We must also be aware, in our mode of completely dispassionate thinking that your employers, the big stock brokerage houses, know better than anybody that values are out of proportion with historical reality. We must realize that the wealth created from stock transactions in the last fifteen years far surpasses the build up of wealth during the periods of the great robber barons at the end of last century, during the market expansion in the 1920s, and during the twenty years after World War II.
The later statement is not meant to take a poke at the stock houses. Their orientation must be towards optimism regarding the market. After all, if they were not optimistic, they could not drive those big houses forward into the growth that has been enjoyed over the last fifteen years. Similarly, the optimism that is required by management for these stock houses to succeed can also be a trap that mentally blocks their ability to match reality with history, a balance whose fulcrum may sometimes seem off center, but which in the long run always comes back to center.
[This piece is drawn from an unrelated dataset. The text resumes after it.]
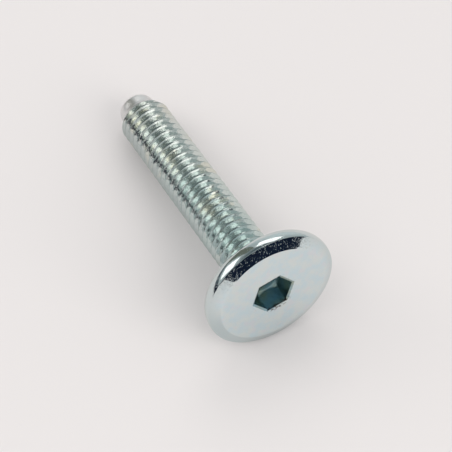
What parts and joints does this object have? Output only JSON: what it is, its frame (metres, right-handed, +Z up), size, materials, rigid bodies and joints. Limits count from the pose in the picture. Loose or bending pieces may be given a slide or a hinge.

Lets look at a few examples matching reality with history:
The Dow Jones average in 1989 was 2510. Todays market, ten years later, is more than four times the average of just ten years ago. Those investors lucky enough to be in the market over this period of time have done very well.
During the last ten years while the market has more than quadrupled in value, the GDP has gone up by less than 50%. The last time the market quadrupled in value was from 1959 to 1989, thirty years, during which time the GDP increased more than 10 times!
The total market value of America Online, Amazon.com, Ebay and Yahoo Inc. exceeds $200 billion dollars. The earnings of those four stocks combined over the last twelve months have been less than a total of $4 million dollars. None of those companies is ten years old. The total market value of General Motors, Phillip Morris, Proctor & Gamble and Dupont, all leaders in their industry, is equal to the four Internet stocks mentioned above. But the total earnings of these great old line companies the last twelve months has exceeded $18 billion dollars.
The above indicates a value system out of proportion with reality.
Here are some more defining statistics, which further mitigate
caution in dealing with the stock market at these levels:
This market, by every known measure of value, is more expensive than any other stock market in history, including the peaks of 1929.
The dividend yield on the Dow Jones Industrial Average is 1.5%. The historical average is 4.4%, and here-to-four, 3% has been an indication of danger.
The Dow Jones price earnings ratio is 26-1. A Dow Theory over valued market is 21-1 historically. The average Dow historical price earnings ratio is 13-1.
The price of stocks to their book value (stockholders equity) is 6.5 to 1. 2 to 1 has been considered to be dangerously high over the years.
The breath of the stock market has been declining for a year. General Electric, IBM, Exxon and a few other stocks are holding the Dow Jones up while most stocks are going down in value. If the declines exceed the advances and new lows exceed new highs, as has been happening for many months, it is because earnings outlooks are decreasing. That is what is happening. If earnings are unfavorably affected in the majority of companies, that same thing must ultimately happen to the bell weather stocks, which stocks are currently holding the market up.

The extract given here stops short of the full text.